Сначала был месяц вялотекущего лечения. Затем потянулись мучительные пять суток после операции, наполненные тревогой, чувством вины, прерывистыми вдохами. Теперь дважды в день Надя ездила в клинику, чтобы попытаться покормить, погулять, если состояние собаки позволяет. Врачи выводили на свидания пса, плоского, словно велосипед. О когда-то блестящей шерсти ничего не напоминало, проплешины подбритых для капельниц лап, дрожащих от напряжения, исчерчены запекшимися порезами. Шредер шатался, и радости от встречи с хозяйкой хватало на несколько махов хвостом. Собака ложилась на кафельный пол и тяжело дышала, высунув трепетный, беззащитный язык. Надя садилась с ним рядом и гладила по голове дрожащими пальцами, боясь задеть зонд, торчащий из носа.
Время шло, превращая жизнь в день сурка. На работе Надя взяла отпуск, если бы не дали, то уволилась бы: «Я работаю, чтобы у моей собаки была лучшая жизнь».
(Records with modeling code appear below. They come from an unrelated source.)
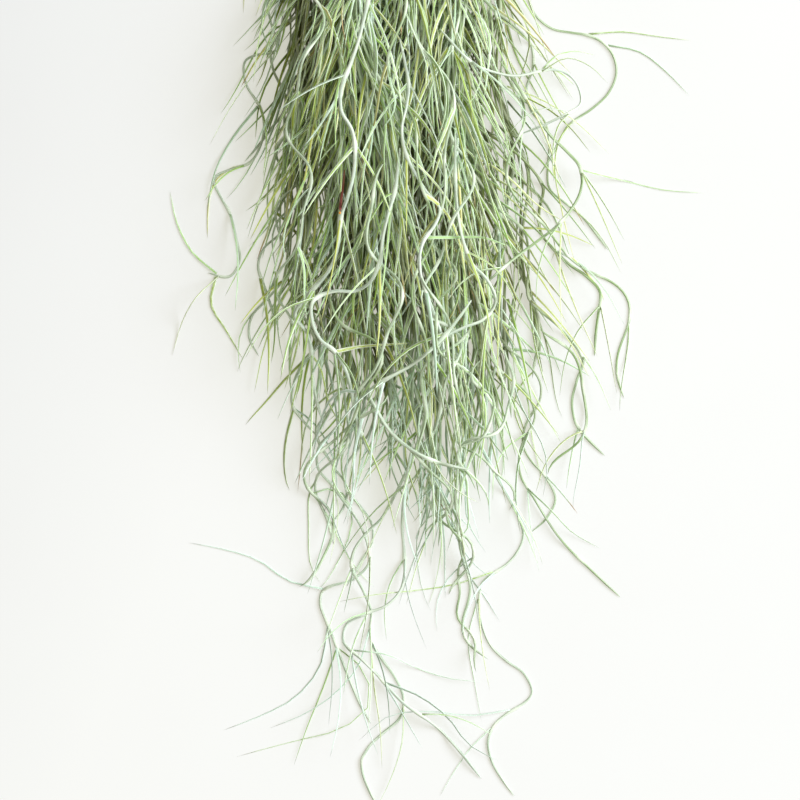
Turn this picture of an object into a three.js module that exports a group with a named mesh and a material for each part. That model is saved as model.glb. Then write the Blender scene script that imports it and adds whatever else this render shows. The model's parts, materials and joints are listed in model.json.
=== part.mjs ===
// Spanish moss: one picked bunch, lying down on a flat surface at z = 0.
// Millimetres, +Z up. The bunch lies along Y, its gathered end at +Y and its free tips at -Y.
import * as THREE from 'three';

// Driving dimensions of a strand's stem and of the sheath at each of its joints
const STEM_RADIUS = 0.7;
const STEM_SIDES = 4;
const STEM_STEP = 10;
const RING_LEAST_GAP = 4.5;
const PLACE_STEP = 0.5;
const SHEATH_RADIUS = 0.95;
const SHEATH_LENGTH = 3;
const JOINT_SPACING = 34;
const JOINT_LEAST_GAP = 20;
const JOINT_FROM_TAIL = 8;
const STRAND_ROOT = { rootRadius: 1, neckGap: 1 };
const LEAVES_PER_JOINT = 2;

// Driving dimensions of a leaf
const LEAF_RADIUS = 0.62;
const LEAF_SIDES = 3;
const LEAF_SEGMENTS = 3;
const LEAF_LENGTH = [40, 62];
const FOLLOWED_LEAF_STEP = 17;
const UPWARD_PULL = 0.2;

// Driving dimensions of a tress: its slim core of matted stems, and its leaves
const CORE_RADIUS = 3.6;
const CORE_HEAD_RADIUS = 2.4;
const CORE_TAIL_RADIUS = 0.9;
const CORE_FULLNESS = 0.6;
const CORE_SIDES = 6;
const CORE_STEP = 24;
const CORE_LOBE_DEPTH = 0.72;
const CORE_TWIST = 0.4;
const CORE_LEAF_BASE = 0.18;
const CORE_ROOT = { rootRadius: 1.4, neckGap: 0.4 };
const PRESSED_FLAT = 0.2;
const FLOOR_TRESSES = 5;
const LEAVES_PER_TRESS = 54;
const TRESS_LEAF_TURN = 5;

// How a seeded leaf grows. Angles are in radians, and the rest are shares.
const LEAF_TRIES = 40;
const LEAF_EASE = 0.012;
const LEAN = [0.35, 0.85];
const FAN = [0.1, 0.6];
const STRAY = [-0.175, 0.175];
const RISE = [-0.18, 0.12];
const BEND = [0.35, 0.85];
const KNEE_SHARE = 0.45;
const FRINGE_WIDTH = 28;
const SEEDED_TAIL = -205;
const HIGHEST_LEAF = 54;

// How close things come, and how steeply a course falls between the things that it lies on
const GAP = 0.25;
const SETTLED = 0.8;
const LOWEST_ROOT = 1;
const FACES_DOWN = -0.9;
const DEEPEST_KNEE = 1;
const STEEPEST_FALL = 0.75;
const FALL_ON_TOP = 0.45;
const DRAPE_STEP = 2.5;
const NECK_SHARE = 0.25;
const LIFT_SHARE = 0.15;
const ROOT_REACH = 1.2;
const ROOT_PLAY = 0.05;
const TINY = 1e-9;

// The dense mass seen from above: y, middle x, half width
const MASS = [
  [228, -20, 22],
  [183, -20, 46],
  [138, -20, 62],
  [93, -17, 65],
  [48, -12, 67],
  [3, -6, 65],
  [-42, -2, 57],
  [-87, -1, 43],
  [-109, -4, 33],
  [-132, -10, 20],
  [-160, -14, 12],
];

// The tresses, lowest first: where across the mass each one starts and ends, as a share of its half width,
// and the y of its gathered head and of its free tail
const TRESSES = [
  { from: -0.85, to: -0.95, head: 204, tail: -36 },
  { from: -0.4, to: -0.55, head: 219, tail: -78 },
  { from: 0.05, to: 0.1, head: 228, tail: -108 },
  { from: 0.45, to: 0.6, head: 216, tail: -72 },
  { from: 0.85, to: 0.95, head: 200, tail: -32 },
  { from: -0.2, to: -0.8, head: 222, tail: -54 },
  { from: -0.75, to: -0.2, head: 209, tail: -86 },
  { from: 0.7, to: 0.25, head: 212, tail: -84 },
  { from: 0.2, to: 0.8, head: 221, tail: -50 },
  { from: -0.55, to: 0.1, head: 206, tail: -94 },
  { from: 0.15, to: -0.5, head: 213, tail: -64 },
  { from: 0.5, to: 0.4, head: 203, tail: -58 },
  { from: -0.3, to: -0.05, head: 208, tail: -76 },
  { from: 0.3, to: 0.15, head: 210, tail: -44 },
];
const TRESS_ROWS = 16;
const TRESS_SWAY = 5;
const TRESS_SWAY_LENGTH = 115;
const TRESS_SWAY_SWELL = 6;
const TRESS_SPREAD = 0.8;

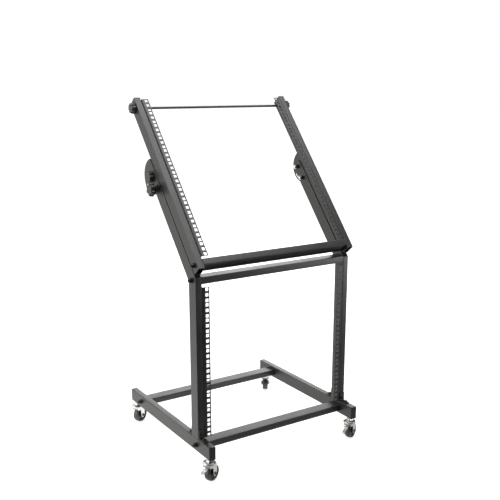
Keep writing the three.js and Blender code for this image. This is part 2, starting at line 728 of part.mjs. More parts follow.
// The wheel: a crowned tread, side walls dished in to a thinner web, and a hub with a bore.
function casterWheel() {
  const bore = axle_diameter / 2 + shaft_gap;
  const hub = hub_diameter / 2;
  const rim = wheel_diameter / 2;
  const half = wheel_width / 2;
  const side = [
    [bore, hub_width / 2], [hub, hub_width / 2], [hub, web_width / 2], [rim - rim_depth, web_width / 2],
    [rim - tread_crown, half], [rim, half * tread_flat_share],
  ];
  const profile = [...side.map(([radius, along]) => [radius, -along]), ...side.reverse()];
  const points = [...profile, profile[0]].map(([radius, along]) => new THREE.Vector2(radius, along));
  return new THREE.LatheGeometry(points, 22);
}

// The fork: a pressed plate under the cup, two tapering legs down to the axle with an apron folded
// down between them in front, and the axle itself.
function forkLegOutline() {
  const eye = fork_eye_diameter / 2;
  const under = fork_plate_height + fork_steel;
  const outline = [
    new THREE.Vector2(-fork_front_reach, under),
    new THREE.Vector2(-fork_front_reach, under - fork_apron_height),
    new THREE.Vector2(-fork_leg_front, under - fork_apron_height),
  ];
  const steps = 6;
  for (let i = 0; i <= steps; i += 1) {
    const turn = Math.PI * (1 + i / steps);
    outline.push(new THREE.Vector2(wheel_trail + eye * Math.cos(turn), axle_z + eye * Math.sin(turn)));
  }
  outline.push(new THREE.Vector2(wheel_trail + eye, fork_plate_height - fork_steel));
  outline.push(new THREE.Vector2(fork_plate_diameter / 2 - fork_steel, under));
  return outline;
}

// An outline in the caster's side plane, as a slab between two places on Y.
function crossSlab(outline, low, high) {
  const place = (y) => (point) => new THREE.Vector3(point.x, y, point.y);
  return solidOf(lofted(outline, [place(high), place(low)]));
}

function casterFork() {
  const leg_inner = hub_width / 2 + seat_gap;
  const leg_outer = leg_inner + fork_steel;
  const top = fork_plate_height;
  const under = top + fork_steel;
  const bore = stem_diameter / 2 + shaft_gap;
  const outline = forkLegOutline();
  const legs = [crossSlab(outline, leg_inner, leg_outer), crossSlab(outline, -leg_outer, -leg_inner)];
  const apron = new THREE.BoxGeometry(fork_steel, 2 * leg_outer, fork_apron_height)
    .translate(fork_steel / 2 - fork_front_reach, 0, under - fork_apron_height / 2);
  const plate = turnedOnZ([
    [bore, top], [fork_plate_diameter / 2, top], [fork_plate_diameter / 2, under], [bore, under], [bore, top],
  ], 18);
  const axle = rod('y', axle_diameter, 2 * leg_outer).translate(wheel_trail, 0, axle_z);
  const head_length = axle_head_height + fork_steel;
  const heads = [-1, 1].map((end) => solidOf(rod('y', axle_head_diameter, head_length, 6)
    .translate(wheel_trail, end * (leg_inner + head_length / 2), axle_z)));
  return geometryOf(joined([solidOf(plate), solidOf(apron), ...legs, solidOf(axle), ...heads]));
}

// The brake pedal: a rocker of pressed strip on a pin between the fork's legs. It runs out clear of the
// tread and parts into a lower lobe, trodden to brake, and an upper one, trodden to let go.
function ribbonOutline(path, thickness) {
  const points = path.map(([x, z]) => new THREE.Vector2(x, z));
  const offset = (i, side) => {
    const before = points[Math.max(i - 1, 0)];
    const after = points[Math.min(i + 1, points.length - 1)];
    const along = after.clone().sub(before).normalize();
    return points[i].clone().add(new THREE.Vector2(-along.y, along.x).multiplyScalar(side * thickness / 2));
  };
  const right = points.map((point, i) => offset(i, -1));
  const left = points.map((point, i) => offset(i, 1)).reverse();
  return [...right, ...left];
}

const pedal_pin_x = -pedal_pin_setback;
const pedal_pin_z = fork_plate_height - pedal_pin_drop;

function brakePedal() {
  const half = pedal_width / 2;
  const lobes = [lower_lobe_shares, upper_lobe_shares].map((lobe_shares) => {
    const path = lobe_shares.map(([out, down]) => [
      pedal_pin_x - pedal_reach * out, pedal_pin_z - pedal_drop * down,
    ]);
    return crossSlab(ribbonOutline(path, pedal_steel), -half, half);
  });
  const pin = rod('y', pedal_pin_diameter, hub_width).translate(pedal_pin_x, 0, pedal_pin_z);
  return geometryOf(joined([...lobes, solidOf(pin)]));
}

const casters = [
  ['front_left', -1, front_caster_y, side_caster_heading, true],
  ['front_right', 1, front_caster_y, side_caster_heading, true],
  ['rear_left', -1, rear_caster_y, side_caster_heading, false],
  ['rear_right', 1, rear_caster_y, rear_right_caster_heading, false],
];

for (const [name, sign, y, heading, braked] of casters) {
  const caster = new THREE.Group();
  caster.position.set(sign * side_tube_x, y, 0);
  caster.rotation.z = heading;
  part.add(caster);
  put(caster, `caster_stem_${name}`, casterStem(), zincPlate);
  put(caster, `caster_fork_${name}`, casterFork(), zincPlate);
  put(caster, `caster_wheel_${name}`, casterWheel(), wheelPlastic, wheel_trail, 0, wheel_diameter / 2);
  if (braked) put(caster, `brake_pedal_${name}`, brakePedal(), zincPlate);
}

// The origin moves to the middle of the whole part's box, front to back.
const whole = new THREE.Box3().setFromObject(part, true);
part.children.forEach((child) => {
  child.position.y -= (whole.min.y + whole.max.y) / 2;
});

export default part;
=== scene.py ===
import json
import math

import bmesh
import bpy
from mathutils import Matrix, Vector

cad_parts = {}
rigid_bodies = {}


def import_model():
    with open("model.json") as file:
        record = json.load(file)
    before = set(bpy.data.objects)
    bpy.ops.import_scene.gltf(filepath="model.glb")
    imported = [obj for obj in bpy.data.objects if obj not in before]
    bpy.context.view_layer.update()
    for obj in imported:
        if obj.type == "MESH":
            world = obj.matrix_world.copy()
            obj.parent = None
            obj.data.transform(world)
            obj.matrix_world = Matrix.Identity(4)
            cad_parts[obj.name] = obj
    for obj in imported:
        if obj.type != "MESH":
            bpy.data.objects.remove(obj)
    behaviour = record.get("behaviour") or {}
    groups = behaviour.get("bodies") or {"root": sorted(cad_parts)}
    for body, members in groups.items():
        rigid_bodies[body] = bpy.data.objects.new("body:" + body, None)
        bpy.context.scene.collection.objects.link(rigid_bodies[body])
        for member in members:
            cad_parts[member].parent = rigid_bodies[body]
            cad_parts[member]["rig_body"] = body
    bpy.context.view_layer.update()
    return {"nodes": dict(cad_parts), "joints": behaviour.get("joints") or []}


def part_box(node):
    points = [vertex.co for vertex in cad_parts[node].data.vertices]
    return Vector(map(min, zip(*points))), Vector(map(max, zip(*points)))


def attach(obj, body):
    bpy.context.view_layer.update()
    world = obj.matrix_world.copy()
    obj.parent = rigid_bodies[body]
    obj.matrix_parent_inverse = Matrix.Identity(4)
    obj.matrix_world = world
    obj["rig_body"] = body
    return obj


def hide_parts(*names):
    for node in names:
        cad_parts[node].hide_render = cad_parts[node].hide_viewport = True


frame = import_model()
joints = {joint["name"]: joint for joint in frame["joints"]}
link = bpy.context.scene.collection.objects.link

# The camera stands to the left of the rack stand and in front of it, just above its top. Its place and
# lens were fitted to the square holes of the four rails, and the picture is shifted up a little so that
# it holds the casters too.
picture_side = 500
lens_in_pixels = 771.22
shift_in_pixels = (-1.79, 37.04)
sensor_width = 36.0
camera_place = (-1.23640, -1.98129, 1.09709)
camera_looks_down = 14.74
camera_looks_right = 32.92
camera_data = bpy.data.cameras.new("studio_camera")
camera_data.sensor_width = sensor_width
camera_data.lens = sensor_width * lens_in_pixels / picture_side
camera_data.shift_x = shift_in_pixels[0] / picture_side
camera_data.shift_y = shift_in_pixels[1] / picture_side
camera = bpy.data.objects.new("studio_camera", camera_data)
camera.location = camera_place
camera.rotation_euler = (math.radians(90 - camera_looks_down), 0, math.radians(-camera_looks_right))
link(camera)
bpy.context.scene.camera = camera
bpy.context.scene.view_settings.view_transform = "Standard"


# The studio: a white paper floor that runs on as the backdrop, in a pale room. The gloss of the coat
# and the zinc shows the same floor, which is darker in front of the stand, where the room's lights end.
class Wire:
    """A node's socket that takes part in sums. a | b is the larger of the two."""

    def __init__(self, tree, socket):
        self.tree = tree
        self.socket = socket

    def worked(self, operation, first, second):
        node = self.tree.nodes.new("ShaderNodeMath")
        node.operation = operation
        feed(self.tree, node.inputs[0], first)
        feed(self.tree, node.inputs[1], second)
        return Wire(self.tree, node.outputs[0])

    def __add__(self, other):
        return self.worked("ADD", self, other)

    def __radd__(self, other):
        return self.worked("ADD", other, self)

    def __mul__(self, other):
        return self.worked("MULTIPLY", self, other)

    def __rmul__(self, other):
        return self.worked("MULTIPLY", other, self)

    def __pow__(self, other):
        return self.worked("POWER", self, other)

    def __or__(self, other):
        return self.worked("MAXIMUM", self, other)


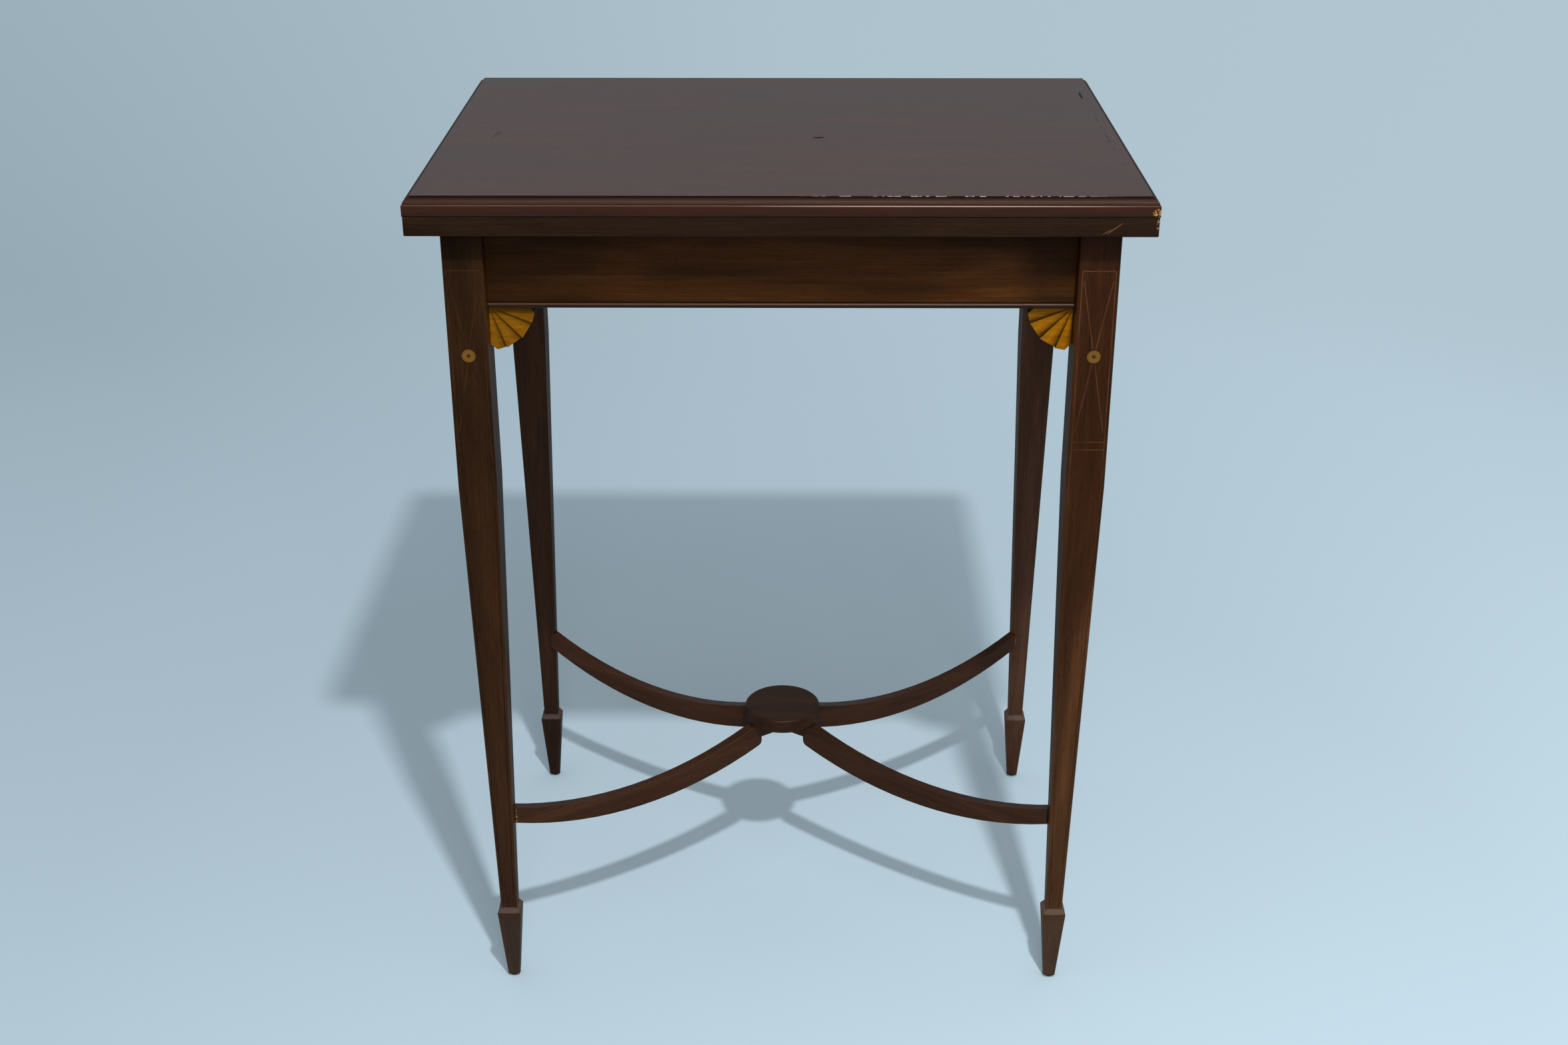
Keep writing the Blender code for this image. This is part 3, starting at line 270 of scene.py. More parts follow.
def leg_half(height):
    """Half the leg's side at a height."""
    share = max(0.0, (SQUARE_END - height) / (SQUARE_END - SHOULDER_TOP))
    return (LEG_SIDE - share * (LEG_SIDE - ANKLE_SIDE)) / 2


def on_face(centre, face, offset, height):
    """A point on a leg's outward face, offset from the face's middle line."""
    sideways = Vector((0.0, 0.0, 1.0)).cross(face)
    return Vector((centre.x, centre.y, height)) + face * leg_half(height) + sideways * offset


def new_mesh_object(add, **settings):
    """Adds a primitive alone, with nothing else selected."""
    bpy.ops.object.select_all(action="DESELECT")
    add(**settings)
    return bpy.context.object


def line_of_wood(start, end, normal, prouder=1.0):
    """A square line of wood from one point on a face to another."""
    along = (end - start).normalized()
    across = along.cross(normal).normalized()
    turn = Matrix((across, normal, along)).transposed().to_4x4()
    size = (LINE_WIDTH, 2 * LINE_PROUD * prouder, (end - start).length, 1.0)
    strip = new_mesh_object(bpy.ops.mesh.primitive_cube_add, size=1.0)
    strip.matrix_world = Matrix.Translation((start + end) / 2) @ turn @ Matrix.Diagonal(size)
    return strip


def join(pieces):
    """Joins pieces into the first of them."""
    bpy.ops.object.select_all(action="DESELECT")
    for piece in pieces:
        piece.select_set(True)
    bpy.context.view_layer.objects.active = pieces[0]
    bpy.ops.object.join()
    return bpy.context.object


def settle(piece, name, material, body="frame"):
    """Names a piece, applies its place, gives it its finish and hangs it on a body."""
    bpy.ops.object.select_all(action="DESELECT")
    piece.select_set(True)
    bpy.context.view_layer.objects.active = piece
    bpy.ops.object.transform_apply(location=True, rotation=True, scale=True)
    piece.name = name
    piece.data.name = name
    piece.data.materials.clear()
    piece.data.materials.append(material)
    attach(piece, body)
    return piece


def ease(piece, width):
    """Rounds the edges of a small inlaid piece, as scraping and polish do."""
    rounding = piece.modifiers.new("rounding", "BEVEL")
    rounding.width = width
    rounding.segments = 2
    rounding.limit_method = "ANGLE"
    bpy.ops.object.modifier_apply(modifier=rounding.name)


for leg_name, centre in LEG_CENTRES.items():
    dark, light = LINE_TONES["left" if leg_name.endswith("left_leg") else "right"]
    line_finish, tree, shader = new_material(f"boxwood_stringing_{leg_name}")
    place = add_node(tree, "ShaderNodeTexCoord").outputs["Object"]
    # Blotches 17 mm across.
    blotch = add_node(tree, "ShaderNodeTexNoise", {"Vector": place, "Scale": 60.0, "Detail": 3.0})
    tone = add_node(tree, "ShaderNodeValToRGB", {"Fac": blotch.outputs["Fac"]}, ((0.35, dark), (0.65, light)))
    height = add_node(tree, "ShaderNodeSeparateXYZ", {"Vector": place}).outputs["Z"]
    scaled_by_height = add_node(tree, "ShaderNodeMapRange", {"Value": height, "From Min": 0.40, "From Max": 0.60,
                                                  "To Min": 0.55, "To Max": 1.0})
    colour = add_node(tree, "ShaderNodeVectorMath", {0: tone.outputs["Color"],
                                                     "Scale": scaled_by_height.outputs["Result"]}, operation="SCALE")
    tree.links.new(colour.outputs["Vector"], shader.inputs["Base Color"])
    shader.inputs["Roughness"].default_value = 0.40
    shader.inputs["Specular IOR Level"].default_value = 0.2
    slope = (leg_half(SQUARE_END) - leg_half(SHOULDER_TOP)) / (SQUARE_END - SHOULDER_TOP)
    foot = SHOULDER_TOP + BORDER_INSET
    lines = []
    for face in (Vector((copysign(1.0, centre.x), 0.0, 0.0)), Vector((0.0, copysign(1.0, centre.y), 0.0))):
        leaning = (face - Vector((0.0, 0.0, slope))).normalized()
        for side in (-1, 1):
            top, bend, low = (on_face(centre, face, side * (leg_half(height) - BORDER_INSET), height)
                              for height in (TOP_BAR, SQUARE_END, foot))
            lines.append(line_of_wood(top, bend, face))
            lines.append(line_of_wood(bend, low, leaning))
        bars = [TOP_BAR]
        if leg_name.startswith("front") and face.y < 0:
            bars += LOW_BARS
            for side in (-1, 1):
                for cross_end in CROSS_ENDS:
                    share = PATERA_CLEAR / abs(cross_end - PATERA_HEIGHT)
                    cross_start = PATERA_HEIGHT + (cross_end - PATERA_HEIGHT) * share
                    near = on_face(centre, face, side * CROSS_SPREAD * share, cross_start)
                    far = on_face(centre, face, side * CROSS_SPREAD, cross_end)
                    lines.append(line_of_wood(near, far, face, CROSS_PROUDER))
        for bar in bars:
            half = leg_half(bar) - BORDER_INSET + LINE_WIDTH / 2
            start, end = (on_face(centre, face, side * half, bar) for side in (-1, 1))
            lines.append(line_of_wood(start, end, face, BAR_PROUDER))
    stringing = settle(join(lines), f"{leg_name}_stringing", line_finish)
    ease(stringing, LINE_EASE)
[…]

Теперь абсолютно все в Надиной вселенной подчинялось расписанию процедур в ветеринарной клинике. Ничего на фоне собачьей беды ее не интересовало. Кризисы, карантины, войны – все это казалось чем-то беспредельно далеким и ненужным. Настоящие боль и страх – они здесь, под этой любимой, залатанной хирургической ниткой, кожицей, с воткнутым в вену катетером.
Время шло, а улучшений не было. Нужно было принимать решение, но любую мысль о нем голова выбрасывала, как воздушный пузырь из воды. Лишь бы жил, а там придумаем что-нибудь, выкарабкаемся, выходим. Надя, как утопающий, из последних сил хваталась за призрачную возможность нормальной жизни. Следовала дурацкому, наивному убеждению о хорошем конце, которого быть не может: «Верую, ибо абсурдно». Чтобы было как раньше: с прогулками по заливу, с разговорами с собачниками, с покупкой игрушек и вкусняшек, с выездами на природу. И пускай, как раньше, разносит квартиру. Кто в ней бывает?! Всю сознательную жизнь одна. Ладно бы еще работой горела, так нет, утомленно чадила, ни себя, ни других не радуя. Перекладывала бумажки, писала шаблонные письма, раздавала поручения паре коллег, просиживающих штаны на нижней ступени карьерной лестницы. Работа воспринималась как физиологический процесс, который почему-то нельзя отменить. Но можно перенести или пропустить.
Семья… Ни родителей, ни детей, личная жизнь – по случаю. Раньше на что-то надеялась, пыталась вить гнездо. Как в сказке, трижды начинала. Но первая любовь опожарила и сгорела в юности, вторая раскололась из-за обоюдного непонимания, третья сама по себе иссохла. Мужа не было. Так, временные сожители. И слово-то какое мерзкое, протокольное – сожитель.